Neither one is “bad.”

Both have a place in PMU.

What matters is:

🩷 how much

🩷 where

🩷 on what skin

🩷 and for what goal

That’s why artists should stop asking,
“Which pigment type is better?”
…and start asking,
“Which pigment behavior makes the most sense for this client?”

That small shift in thinking can completely change your results.

Why One Needle Will Never Be the Answer for Every Client

Another huge factor in inconsistent healed brows is needle choice.

Many PMU artists are only trained with:

🩷 one needle

🩷 one machine

🩷 one brow style

🩷 one saturation approach

And while that might work for some clients, it will absolutely fall apart when skin type, texture, age, melanin activity, or client goals change.

Needle choice can influence:

🩷 trauma

🩷 saturation

🩷 implantation speed

🩷 softness

🩷 retention

🩷 and healed appearance

If you’ve ever wondered why one client heals beautifully and the next one doesn’t — even when you did “the same thing” — this is one of the reasons why.

Because in PMU, doing the same thing on every client is often the problem.

Better Healed Results Start With Better Decision-Making

Artists often think they need:

🩷 a new machine

🩷 a new pigment line

🩷 a new brow trend

🩷 or a new technique

But what they often really need is better decision-making.
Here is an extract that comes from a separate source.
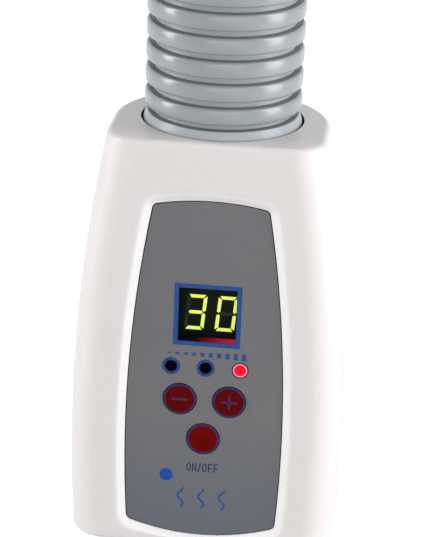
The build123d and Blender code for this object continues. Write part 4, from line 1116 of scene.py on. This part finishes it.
# Lamp head; distances run along its axis, towards the front, from the end of the hose
HEAD = placed(TOWARDS_FRONT, *hose_place(HOSE_LENGTH).translation)
SHADE_REAR = 60
SHADE_FRONT = 190
BULB_RADIUS = 61
BULB_NECK = 66
BULB_WIDEST = 158
BULB_FRONT = 177
GUARD_RINGS = [(70.85, 187), (46.76, 190), (22.67, 191.4)]
GUARD_SPOKES = 8
GUARD_WIRE_RADIUS = 1.08
GUARD_WIRE_SIDES = 14


def slot_cutter(angle):
    """Long hole with round ends, cut through the cap parallel to the head's axis."""
    outline = rounded([(41, -2), (62, -2), (62, 2), (41, 2)], 1.9, 6, closed=True)
    place = HEAD @ Matrix.Rotation(radians(angle), 4, "Z")
    return mesh_of("slot", *stacked([[place @ Vector((x, y, h)) for x, y in outline] for h in (27, 47)]))


def cap_mesh():
    """Dished rear cap with twelve air slots."""
    points = [(12, 26), (33, 26), (43, 29), (51, 38), (55.5, 49), (57, 60), (55.6, 60), (55.6, 65),
              (54.1, 65), (54.1, 58), (55.4, 57), (53.9, 49.6), (49.4, 38.8), (42.4, 30.6), (33, 27.6),
              (12, 27.6)]
    profile = rounded(points, [0, 2, 8, 14, 14, 0.5, 0, 0.4, 0.4, 0.5, 0.5, 12, 12, 7, 2, 0], 7, closed=True)
    slots = [slot_cutter(angle) for angle in even_steps(15, 360, 12)]
    return cut(turned("turned", profile, HEAD, 144, loop=True), slots)


def bell(distance):
    """Outer radius of the shade at a distance along the axis: one long arc."""
    x, y, radius = circle_through((57, SHADE_REAR), (69.2, 125), (75, SHADE_FRONT))
    return x + sqrt(radius * radius - (distance - y) ** 2)


def bell_points(start, end, steps, inset=0):
    distances = [start + (end - start) * k / steps for k in range(steps + 1)]
    return [(bell(d) - inset, d) for d in distances]


def shade_pieces():
    """The shade with a step at its rear and a bead at its mouth, and its bright lining."""
    step = rounded([(57, SHADE_REAR), (57, 63.5), (57.9, 64.5), (58.5, 68)], [0, 0.4, 0.6, 0], 4)
    outside = [p for p in bell_points(SHADE_REAR, SHADE_FRONT, 30) if 69 < p[1] < 188.2]
    bead = oval(74.35, SHADE_FRONT, 1.8, 1.8, range(-60, 241, 15))
    inside = bell_points(SHADE_REAR, 188, 30, 1.3)[::-1]
    wall = step + outside + bead + inside
    lathe("shade_bell", wall, HEAD, "head", enamel_white, "shade", "lamp_white", 160)
    lining = bell_points(70, 186, 30, 1.34)
    back_face = [(r - 0.12, d) for r, d in lining[::-1]]
    lathe("shade_lining", lining + back_face, HEAD, "head", inner_reflector, None, "lamp_white", 160)


def bulb_curve():
    """Smooth curve of the bulb's rear part through parts of its radius and length."""
    parts = [(0.24, 0), (0.27, 0.1), (0.33, 0.22), (0.5, 0.38), (0.7, 0.54), (0.86, 0.71), (0.96, 0.87),
             (1, 1)]
    points = [Vector((BULB_RADIUS * a, BULB_NECK + (BULB_WIDEST - BULB_NECK) * b)) for a, b in parts]
    last = len(points) - 1
    smooth = []
    for k in range(last):
        p0, p1, p2, p3 = points[max(k - 1, 0)], points[k], points[k + 1], points[min(k + 2, last)]
        for t in (j / 6 for j in range(6)):
            bend = (2 * p0 - 5 * p1 + 4 * p2 - p3) * t * t + (3 * p1 - p0 - 3 * p2 + p3) * t ** 3
            smooth.append(tuple(0.5 * ((2 * p1) + (p2 - p0) * t + bend)))
    return smooth + [tuple(points[last])]


def lens_curve(inset):
    """Front of the bulb from its widest part to the axis."""
    depth, radius = BULB_FRONT - BULB_WIDEST - inset, BULB_RADIUS - inset
    angles = [radians(t) for t in range(0, 90, 5)]
    points = [(radius * cos(t) ** 0.6, BULB_WIDEST + depth * sin(t)) for t in angles]
    return points + [(0, BULB_WIDEST + depth)]


def wire_rings(points, closed):
    """Rings of a round wire along a path, without twist."""
    count = len(points)
    rings = []
    normal = None
    for k, point in enumerate(points):
        before = points[k - 1] if closed or k > 0 else point
        after = points[(k + 1) % count] if closed or k < count - 1 else point
        way = (after - before).normalized()
        if normal is None:
            normal = way.orthogonal()
        normal = (normal - way * normal.dot(way)).normalized()
        side = way.cross(normal)
        rings.append([point + normal * x + side * y
                      for x, y in circle(0, 0, GUARD_WIRE_RADIUS, GUARD_WIRE_SIDES)])
    return rings


def guard_spoke(angle):
    """Path of a spoke from the outer to the inner ring, bent over the one between."""
    (outer, low), (inner, high) = GUARD_RINGS[0], GUARD_RINGS[2]
    points = []
    for u in (k / 12 for k in range(13)):
        radius = outer + (inner - outer) * u
        height = low + (high - low) * (1 - (1 - u) ** 1.8)
        points.append(HEAD @ Vector((radius * cos(angle), radius * sin(angle), height)))
    return points


def guard_mesh():
    """Round wires: three rings and the spokes over them."""
    hoops = [ring(HEAD, radius, distance, 120) for radius, distance in GUARD_RINGS]
    spokes = [guard_spoke(2 * pi * k / GUARD_SPOKES) for k in range(GUARD_SPOKES)]
    parts = [stacked(wire_rings(points, True), loop=True) for points in hoops]
    parts += [stacked(wire_rings(points, False)) for points in spokes]
    return mesh_of("guard_wires", *merged(parts))


collar = [(25.65, -7), (27.85, -7), (27.85, 1), (33, 26), (22, 26), (22, 22), (27.8, 22), (24.85, 3.2),
          (18.9, 3.2), (18.9, 0.2), (25.65, 0.2)]
collar = rounded(collar, [0.5, 0.9, 8, 1.2, 0, 0, 1, 1, 0, 0, 0.3], closed=True)
lathe("head_collar", collar, HEAD, "head", neck_white, "head_neck", "neck_white")
level_normals(finish_object("lamp_cap", cap_mesh(), "head", enamel_white, "rear_cap", "lamp_white", 32))
shade_pieces()
silver = bulb_curve()
silver += [(r - 1.4, d) for r, d in silver[::-1]]
lathe("bulb_silver_back", silver, HEAD, "head", silvered_glass, "bulb_reflector", "bulb_silver", 144)
lens = lens_curve(1.5)[::-1] + lens_curve(0)
lathe("bulb_red_front", lens, HEAD, "head", red_glass, "bulb_lens", "bulb_red", 144, False)
finish_object("guard_wires", guard_mesh(), "head", chrome, "wire_guard", "chrome")


# Base and stem
CLAMP = placed(TOWARDS_REAR, 0, 0, 114)
NEAR_AXIS = 0.01
KNOB_SEGMENTS = 144
KNOB_LOBES = 6


def base_profile():
    """Dome of the base cover, 120 mm in radius, with a flat top and an even wall."""
    edge = rounded([(118.6, 3), (120, 3), (120, 11)], [0, 1.1, 0], 5)
    outside = oval(34, 11, 86, 14, [90 * k / 24 for k in range(1, 25)])
    inside = oval(34, 10, 84, 13, [90 * k / 16 for k in range(17)])[::-1]
    return edge + outside + [(13.05, 25), (13.05, 23)] + inside + [(118, 3)]


def clamp_mesh():
    """Collar round the stem with a boss for the clamp screw."""
    profile = rounded([(12.75, 97), (16.5, 97), (18, 100), (18, 124), (15.5, 127), (10, 127), (10, 118.6),
                       (12.75, 118.6)], [0, 0.6, 2, 2, 1.5, 0.3, 0, 0], 5, closed=True)
    boss = rounded([(NEAR_AXIS, 13.7), (7.5, 13.7), (7.5, 23), (NEAR_AXIS, 23)], [0, 0, 1, 0], 5)
    body = turned("collar", profile, UPRIGHT, 96, loop=True)
    joined = cut(body, [turned("boss", boss, CLAMP, 64)], "UNION")
    return cut(joined, [cylinder_mesh(CLAMP, 3.1, 2, 26)])


def knob_mesh():
    """Hand knob with a dished face and a lobed rim."""
    profile = rounded([(2, 23.3), (9, 23.3), (12.6, 26), (14, 27.5), (14, 36.4), (12.4, 38.3),
                       (8.6, 38.3), (7.6, 37.3), (0, 37.3)], [0, 0.8, 1.5, 1.2, 1.8, 1.4, 0.8, 0.6, 0], 5)
    angles = [radians(t) for t in even_steps(0, 360, KNOB_SEGMENTS)]
    lobes = [(0.5 + 0.5 * cos(KNOB_LOBES * (t - radians(15)))) ** 1.6 for t in angles]
    rings = []
    for radius, height in profile:
        depth = 1.7 * max(0, min(1, (radius - 8.6) / 4))
        reaches = [max(radius - depth * lobe, NEAR_AXIS) for lobe in lobes]
        rings.append([CLAMP @ Vector((r * cos(t), r * sin(t), height)) for r, t in zip(reaches, angles)])
    return mesh_of("knob", *stacked(rings))


lathe("base_dome", base_profile(), UPRIGHT, "base", powder_white, "base_cover", "base_white", 160)
pad = [(0, 0.6), (60, 0.6), (61, 0), (70, 0), (71, 0.6), (84, 0.6), (85, 0), (94, 0), (95, 0.6),
       (102, 0.6), (103, 0), (113.2, 0), (114, 0.8), (114, 3), (0, 3)]
lathe("base_foot_pad", pad, UPRIGHT, "base", pad_rubber, "base_pad", "pad_rubber", 128, False)
sleeve = rounded([(11.1, 6), (12.7, 6), (12.7, 116), (11.1, 116)], [0, 0, 0.4, 0], 4, closed=True)
lathe("stem_sleeve", sleeve, UPRIGHT, "base", powder_white, "stem_outer_tube", "base_white", 96)
skirt = rounded([(12.8, 25), (24, 25), (24, 28), (16.3, 37), (12.8, 37)],
                [0, 0.3, 1.2, 1.4, 0.3], closed=True)
lathe("stem_skirt", skirt, UPRIGHT, "base", black_plastic, "stem_trim_ring", "black_plastic", 96)
rod = rounded([(8, 34), (9.5, 34), (9.5, 152), (8, 152)], [0, 0.3, 0.3, 0], 3, closed=True)
lathe("stem_rod", rod, UPRIGHT, "housing", chrome, "stem_inner_tube", "chrome", 96)
level_normals(finish_object("stem_clamp", clamp_mesh(), "base", black_plastic, "stem_collar",
                            "black_plastic", 32))
finish_object("clamp_hand_knob", knob_mesh(), "knob", black_plastic, "clamp_knob", "black_plastic", 34)
screw = rounded([(0, 9.8), (2.6, 9.8), (3, 10.4), (3, 25), (0, 25)], [0, 0.1, 0.1, 0, 0], 3)
lathe("clamp_screw", screw, CLAMP, "knob", steel, closed=False, segments=48)
insert = rounded([(0, 37), (5, 37), (5, 38.4), (4.2, 40), (0, 40)], [0, 0, 0.2, 0.8, 0], 4)
lathe("clamp_insert", insert, CLAMP, "knob", steel, closed=False, segments=64)


# Finishes of the other nodes
FINISHES = [
    (steel, ["base_plate", "base_screws", "stem_screws", "housing_screws", "board_screws", "hose_clamp",
             "neck_nut", "head_screws", "guard_clips"]),
    (aluminium, ["stem_foot", "stem_socket", "heat_sink", "bulb_screw_cap"]),
    (black_plastic, ["stem_bush", "key_switches", "buzzer", "mains_inlet"]),
    (board_green, ["control_board", "power_board", "terminal_block"]),
    (dark_nylon, ["neck_base", "neck_end"] + ["hose_link_" + str(k) for k in range(1, 6)]),
    (cast_iron, ["base_weight"]),
    (iron_core, ["transformer"]),
    (tungsten, ["bulb_filament"]),
    (ceramic_white, ["lampholder"]),
    (brass, ["lampholder_contacts"]),
]

for mat, names in FINISHES:
    for name in names:
        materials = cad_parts[name].data.materials
        materials.clear()
        materials.append(mat)

for name in ("mains_inlet", "guard_clips", "heat_sink", "terminal_block"):
    soften(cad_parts[name])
That means learning how to:

🩷 assess skin accurately

🩷 choose products intentionally

🩷 understand pigment behavior

🩷 recognize when to pivot

🩷 and stop relying on guesswork

Because healed PMU results are not random.
They are a reflection of the decisions made before, during, and after the procedure.

Final Thoughts

If your healed results have felt inconsistent lately, don’t panic.

This doesn’t mean you’re failing.
It may simply mean there’s a deeper layer of understanding missing, and once you start learning how skin, pigment, products, and tools all work together, your confidence can change fast.

At Girlz Ink, we’re passionate about helping PMU artists make more informed decisions through both education and high-performance PMU products.

Because the goal isn’t just beautiful fresh results.
The goal is beautiful healed and aged results, too.